Lately Hannah has been working on addition and subtraction. She found a game I used to use with my kids back when I taught elementary school and she's been asking to play it about every single day. It's called peanut butter and jelly and basically the goal is to be the first person to build you sandwich by answering math problems to earn your bread, jelly, etc. She has both addition and subtraction with the counters down, but the game mixes the problems up and she has trouble switching from one type of problem to the other. She gets into the pattern of one type of problem and then can't quite switch gears quickly enough. Kyle's been trying to teach her to use her fingers instead of the counters (I think he's just too lazy to get out the counters!) and she's actually doing pretty well with that too, but she's a little less accurate with her fingers since sometimes she accidentally moves a finger when she isn't supposed to.

Hannah's spelling is coming right along too. She's to the point where she can phonetically spell about anything she wants to spell and I can usually figure out what she meant if it's not spelled correctly. She still smashes all her words together with no spaces in between (we're working on that!) so that can sometimes hinder her legibility, but over all she does an excellent job with her writing. She's fast at sounding out how to spell the words too so this is making it easier for her to compose sentences since she doesn't lose her train of thought as much while she's trying to figure out a word. When she dictates stories to me for me to copy down she goes at the speed of light, so fast I can hardly keep up. That just shows me how fast her brain works. A month or two ago I mentioned her writing and promised to transcribe a few of her stories here for you all to enjoy. Today seems like a good day for a Hannah story so here goes. The first story is entitled How Pat the Rat was Born


Pat the Rat was once born because he was born in his mother. Because his father was watching, the baby came out. And the baby finally came out in the hospital.
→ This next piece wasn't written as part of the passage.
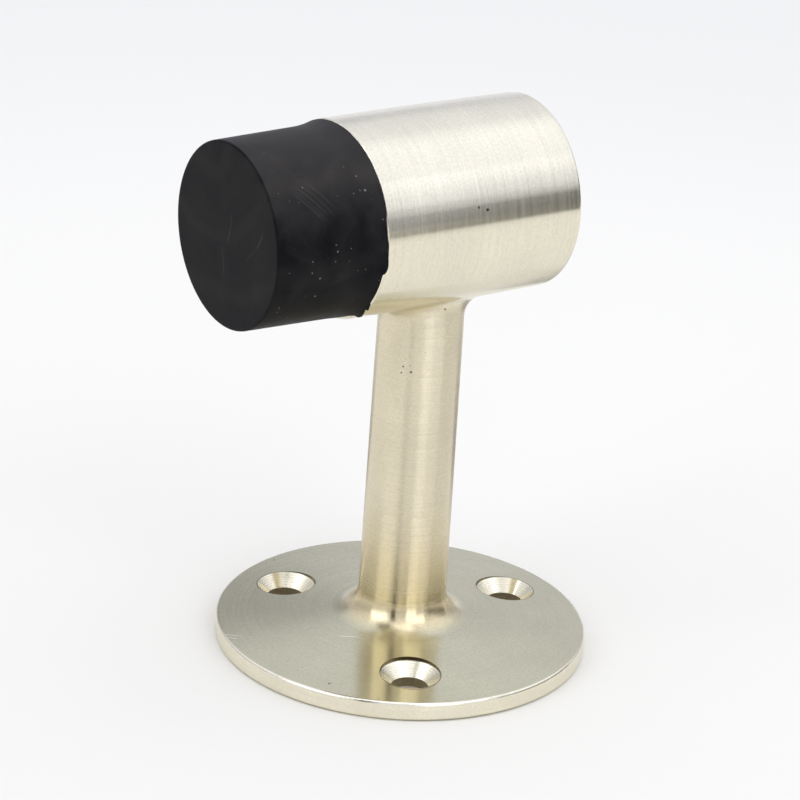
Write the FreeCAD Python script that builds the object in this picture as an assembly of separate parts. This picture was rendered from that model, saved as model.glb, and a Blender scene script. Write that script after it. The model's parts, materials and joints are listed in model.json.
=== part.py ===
import FreeCAD, Part
import math
import os

from FreeCAD import Vector

# Floor door holder: a cast pedestal with a round flange, a post and a cross head, and a
# rubber buffer that screws into the front of the head.
#
# Frame: millimetres, +Z up. The origin is the centre of the flange's underside, on the
# post's axis. The buffer faces -Y, towards the door.

# Pedestal casting
overall_height = 74.6
base_diameter = 50.0
base_edge_thickness = 2.6
base_top_slope = 4.5
base_top_edge_round = 0.4
base_bottom_edge_break = 0.35
post_foot_diameter = 11.9
post_top_diameter = 11.1
foot_fillet = 3.6
neck_fillet = 2.6
head_diameter = 25.7
head_length = 30.0
head_crown = 0.1
head_rear_round = 0.3
head_rim_break = 0.2

# Fixing holes for countersunk wood screws
fixing_count = 3
fixing_edge_distance = 7.5
fixing_hole_diameter = 4.9
fixing_head_diameter = 8.0
fixing_countersink_angle = 82.0
fixing_rim_depth = 0.15

# Socket in the front of the head
socket_wall = 2.75
socket_mouth_chamfer = 0.3

# Threaded stud and the tapped hole behind the socket
thread_diameter = 6.0
thread_engagement = 10.0
stud_end_chamfer = 0.6
hole_run_out = 2.5
drill_point_angle = 118.0
stud_head_across_flats = 10.0
stud_head_height = 2.5

# Plate in the buffer's end, and the lock washer between it and the socket's floor
plate_thickness = 1.5
washer_thickness = 1.6
washer_band_width = 2.85
washer_split_width = 0.9
washer_split_angle = 25.0

# Rubber buffer: how far its lip, its waist behind the lip and its front lie inside the
# head's rim
nose_length = 15.4
lip_inset = 0.05
waist_inset = 0.55
front_inset = 0.8
nose_edge_round = 0.3
lip_flare_length = 3.5
flare_sag = 0.3
shank_length = 5.8
plate_cover = 1.0

# Clearances, each on the radius
shank_clearance = 0.25
thread_clearance = 0.05
plate_clearance = 0.1
washer_clearance = 0.1

# Sizes that follow
base_radius = base_diameter / 2
post_foot_radius = post_foot_diameter / 2
post_top_radius = post_top_diameter / 2
head_radius = head_diameter / 2
rim_radius = head_radius - head_crown
head_axis_height = overall_height - head_radius
fixing_circle_radius = base_radius - fixing_edge_distance
socket_radius = rim_radius - socket_wall
socket_depth = shank_length + washer_thickness
lip_radius = rim_radius - lip_inset
waist_radius = rim_radius - waist_inset
front_radius = rim_radius - front_inset
shank_radius = socket_radius - shank_clearance
hole_radius = thread_diameter / 2
stud_radius = hole_radius - thread_clearance
stud_length = plate_thickness + washer_thickness + thread_engagement
plate_radius = shank_radius - plate_cover
past_surface = 1.0


def flange_top(radius):
    """Height of the flange's sloping top at a distance from the post's axis."""
    return base_edge_thickness + (base_radius - radius) * math.tan(math.radians(base_top_slope))


def post_radius(height):
    """Radius of the slightly tapered post, from the flange's top up to the head's axis."""
    foot = flange_top(post_foot_radius)
    share = (height - foot) / (head_axis_height - foot)
    return post_foot_radius + (post_top_radius - post_foot_radius) * share


def turned(outline):
    """Solid turned about Z. The outline lies in the XZ plane: (radius, height) corners, and
    a corner given as a pair of them is the middle and the end of an arc."""
    edges = []
    start = Vector(outline[0][0], 0, outline[0][1])
    previous = start
    for corner in outline[1:] + outline[:1]:
        if isinstance(corner[0], tuple):
            middle, end = (Vector(radius, 0, height) for radius, height in corner)
            edges.append(Part.Arc(previous, middle, end).toShape())
        else:
            end = Vector(corner[0], 0, corner[1])
            edges.append(Part.LineSegment(previous, end).toShape())
        previous = end
    return Part.Face(Part.Wire(edges)).revolve(Vector(0, 0, 0), Vector(0, 0, 1), 360)


def on_head_axis(shape):
    """The shape with its Z axis laid along the head's axis, Z = 0 at the head's front rim and
    +Z outward. Its X axis turns up, so that seams lie along the head's top."""
    turn = FreeCAD.Matrix(
        0, -1, 0, 0,
        0, 0, -1, -head_length / 2,
        1, 0, 0, head_axis_height,
        0, 0, 0, 1,
    )
    moved = shape.copy()
    moved.Placement = FreeCAD.Placement(turn).multiply(moved.Placement)
    return moved


def edges_where(shape, test):
    """Edges whose every vertex passes the test, without the seams."""
    return [
        edge for edge in shape.Edges
        if not isinstance(edge.Curve, Part.Line) and all(test(v.Point) for v in edge.Vertexes)
    ]


def near(value, target):
    return abs(value - target) < 0.01


# Pedestal


def flange_and_post():
    """Round flange, thickest at its middle, with the post standing on it."""
    foot = flange_top(post_foot_radius)
    outline = [
        (0, 0),
        (base_radius, 0),
        (base_radius, base_edge_thickness),
        (post_foot_radius, foot),
        (post_top_radius, head_axis_height),
        (0, head_axis_height),
    ]
    body = turned(outline)

    def edge_at(radius, height):
        return edges_where(
            body, lambda p: near(math.hypot(p.x, p.y), radius) and near(p.z, height)
        )

    body = body.makeFillet(foot_fillet, edge_at(post_foot_radius, foot))
    body = body.makeFillet(base_top_edge_round, edge_at(base_radius, base_edge_thickness))
    return body.makeChamfer(base_bottom_edge_break, edge_at(base_radius, 0))


def head():
    """Cross head with a slightly crowned side, its rear rim rounded."""
    outline = [
        (0, 0),
        (rim_radius, 0),
        ((head_radius, -head_length / 2), (rim_radius, -head_length)),
        (0, -head_length),
    ]
    barrel = turned(outline)
    rear_rim = edges_where(barrel, lambda p: near(p.z, -head_length) and p.x > past_surface)
    barrel = barrel.makeFillet(head_rear_round, rear_rim)
    front_rim = edges_where(barrel, lambda p: near(p.z, 0) and p.x > past_surface)
    return on_head_axis(barrel.makeChamfer(head_rim_break, front_rim))


def countersunk_hole():
    """Cutter for one fixing hole, on the flange's centre line under the buffer."""
    top = flange_top(fixing_circle_radius)
    head_r = fixing_head_diameter / 2
    hole_r = fixing_hole_diameter / 2
    cone_top = top - fixing_rim_depth
    cone_depth = (head_r - hole_r) / math.tan(math.radians(fixing_countersink_angle / 2))
    cutter = turned([
        (0, -past_surface),
        (hole_r, -past_surface),
        (hole_r, cone_top - cone_depth),
        (head_r, cone_top),
        (head_r, top + past_surface),
        (0, top + past_surface),
    ])
    cutter.translate(Vector(0, -fixing_circle_radius, 0))
    return cutter


def fixing_holes():
    """Cutters for the fixing holes: one points away from the buffer, the rest follow evenly."""
    cutters = []
    for index in range(fixing_count):
        cutter = countersunk_hole()
        cutter.rotate(Vector(0, 0, 0), Vector(0, 0, 1), 180 + index * 360 / fixing_count)
        cutters.append(cutter)
    return cutters


def socket():
    """Cutter for the socket in the head, its chamfered mouth and the drilled, tapped hole."""
    hole_end = socket_depth + thread_engagement + hole_run_out
    point_length = hole_radius / math.tan(math.radians(drill_point_angle / 2))
    return on_head_axis(turned([
        (0, past_surface),
        (socket_radius + socket_mouth_chamfer + past_surface, past_surface),
        (socket_radius, -socket_mouth_chamfer),
        (socket_radius, -socket_depth),
        (hole_radius, -socket_depth),
        (hole_radius, -hole_end),
        (0, -hole_end - point_length),
    ]))


def pedestal_casting():
    """The flange, post and head as one casting, with its holes."""
    casting = flange_and_post().fuse(head())

    def on_neck(point):
        between = flange_top(post_foot_radius) + foot_fillet < point.z < head_axis_height
        return between and near(math.hypot(point.x, point.y), post_radius(point.z))

    neck = edges_where(casting, on_neck)
    casting = casting.makeFillet(neck_fillet, neck)
    return casting.cut(fixing_holes() + [socket()])


# Buffer


def plate_disc(hole_r=0):
    """Round plate in the rear end of the rubber shank."""
    rear = -shank_length
    front = rear + plate_thickness
    if not hole_r:
        return turned([(0, rear), (plate_radius, rear), (plate_radius, front), (0, front)])
    return turned([(hole_r, rear), (plate_radius, rear), (plate_radius, front), (hole_r, front)])


def stud():
    """Hexagon head in front of the plate and a plain shank to the thread's major diameter."""
    seat = -shank_length + plate_thickness
    tip = seat - stud_length
    shaft = turned([
        (0, tip),
        (stud_radius - stud_end_chamfer, tip),
        (stud_radius, tip + stud_end_chamfer),
        (stud_radius, seat),
        (0, seat),
    ])
    corner_radius = stud_head_across_flats / 2 / math.cos(math.pi / 6)
    corners = [
        Vector(corner_radius * math.cos(angle), corner_radius * math.sin(angle), seat)
        for angle in (index * math.pi / 3 for index in range(7))
    ]
    hexagon = Part.Face(Part.makePolygon(corners)).extrude(Vector(0, 0, stud_head_height))
    return hexagon.fuse(shaft).removeSplitter()


def rubber():
    """Nose with a flared lip that closes on the head's rim, and a shank in the socket."""
    round_middle = nose_edge_round * (1 - math.sqrt(0.5))
    flare_middle = waist_radius + (lip_radius - waist_radius) * flare_sag
    nose = turned([
        (0, nose_length),
        (front_radius - nose_edge_round, nose_length),
        (
            (front_radius - round_middle, nose_length - round_middle),
            (front_radius, nose_length - nose_edge_round),
        ),
        (waist_radius, lip_flare_length),
        ((flare_middle, lip_flare_length / 2), (lip_radius, 0)),
        (shank_radius, 0),
        (shank_radius, -shank_length),
        (0, -shank_length),
    ])
    return nose.cut([plate_disc(), stud()])


def lock_washer():
    """Split ring around the stud, pressed flat between the plate and the socket's floor."""
    inner = stud_radius + washer_clearance
    outer = inner + washer_band_width
    rear = -socket_depth
    front = rear + washer_thickness
    ring = turned([(inner, rear), (outer, rear), (outer, front), (inner, front)])
    slit = Part.makeBox(
        outer + past_surface, washer_split_width, washer_thickness * 3,
        Vector(0, -washer_split_width / 2, -washer_thickness * 1.5),
    )
    slit.rotate(Vector(0, 0, 0), Vector(1, 0, 0), washer_split_angle)
    slit.translate(Vector(0, 0, rear + washer_thickness / 2))
    return ring.cut(slit)


def save(node, shape):
    if not shape.isValid():
        raise ValueError(node + " is not a valid solid")
    print(node, len(shape.Solids), "solid,", round(shape.Volume), "mm3")
    shape.exportStep("parts/" + node + ".step")


os.makedirs("parts", exist_ok=True)
save("pedestal_casting", pedestal_casting())
save("rubber_buffer", on_head_axis(rubber()))
save("anchor_plate", on_head_axis(plate_disc(stud_radius + plate_clearance)))
save("buffer_stud", on_head_axis(stud()))
save("lock_washer", on_head_axis(lock_washer()))
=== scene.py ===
import bpy
import bmesh
import json
import math
from mathutils import Matrix, Vector


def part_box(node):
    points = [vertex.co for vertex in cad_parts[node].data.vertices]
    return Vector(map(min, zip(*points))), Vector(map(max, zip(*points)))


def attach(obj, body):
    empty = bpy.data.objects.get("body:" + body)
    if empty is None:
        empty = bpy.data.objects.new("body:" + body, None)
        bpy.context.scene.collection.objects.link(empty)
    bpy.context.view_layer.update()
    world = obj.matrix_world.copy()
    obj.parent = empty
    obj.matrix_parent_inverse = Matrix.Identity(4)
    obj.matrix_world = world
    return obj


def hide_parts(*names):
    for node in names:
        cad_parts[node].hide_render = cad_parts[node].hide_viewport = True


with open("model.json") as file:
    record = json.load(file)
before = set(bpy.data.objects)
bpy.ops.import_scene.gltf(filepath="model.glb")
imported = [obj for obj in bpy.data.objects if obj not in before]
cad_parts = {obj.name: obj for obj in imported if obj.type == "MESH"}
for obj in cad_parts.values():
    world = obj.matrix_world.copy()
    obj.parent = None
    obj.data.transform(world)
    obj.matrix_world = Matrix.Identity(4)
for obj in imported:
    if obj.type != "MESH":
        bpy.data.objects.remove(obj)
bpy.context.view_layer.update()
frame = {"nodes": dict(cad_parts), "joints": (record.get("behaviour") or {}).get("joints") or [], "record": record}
nodes = frame["nodes"]
print("frame loaded:", ", ".join(sorted(nodes)))

mm = 0.001
# noise seldom leaves the middle of its range, so its effects are spread from there
noiseSpan = {"From Min": 0.3, "From Max": 0.7}


def srgb(code):
    # "#RRGGBB" as on a colour card, turned to the linear values that shaders take
    parts = [int(code[i:i + 2], 16) / 255 for i in (1, 3, 5)]
    return tuple(c / 12.92 if c <= 0.04045 else ((c + 0.055) / 1.055) ** 2.4 for c in parts) + (1.0,)


def addNode(tree, kind, inputs=None, **settings):
    # a node with its settings; an input takes a value, a socket, or a node's first output, and a
    # kind without its family's name is a shader node
    family = "" if kind.startswith(("Geometry", "NodeGroup")) else "ShaderNode"
    node = tree.nodes.new(family + kind)
    for name, value in settings.items():
        setattr(node, name, value)
    for key, value in (inputs or {}).items():
        if isinstance(value, bpy.types.Node):
            value = value.outputs[0]
        if isinstance(value, bpy.types.NodeSocket):
            tree.links.new(value, node.inputs[key])
        else:
            node.inputs[key].default_value = value
    return node


def onCircle(radius, turn):
    # across and along, at an angle in degrees from the second
    return radius * math.sin(math.radians(turn)), radius * math.cos(math.radians(turn))


def newMaterial(name):
    material = bpy.data.materials.new(name)
    material.use_nodes = True
    material.node_tree.nodes.clear()
    return material, material.node_tree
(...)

When he was a baby he first started not talking. Then when he was grown up he started squealing like his mother and father. His mother started not feeding him because he started feeding himself and then he was 110 years old. His mother and father took him to the park, and the beach, and the airport to go to Indiana. And then he flew back to Rhode Island so he could get his home. So he could play with his ball in the back yard.

In this next writing we had been learning about what dialogue is and how to write a back and forth conversation. She told me about an imaginary conversation she had with her friend Colin. So, without further ado, Dialogue with Colin

I wish I had a carthorse.

What? You wish you had a carthorse!

I want to be a princess and it would pull me to the castle to dance.

It would pull you to different places.

No, it would pull me to the ball.
I guess you're right.

I wish, oh I wish that would come true because it would take me to the ball.

Yes, it would come true if you would sleep every month then it would come true, but I don't think it will said Colin.


If you are wondering about her choice of the word "carthorse," we had just read a story about an old carthorse from the Dales in England so the word was fresh on her mind. I thought she used it quite well though!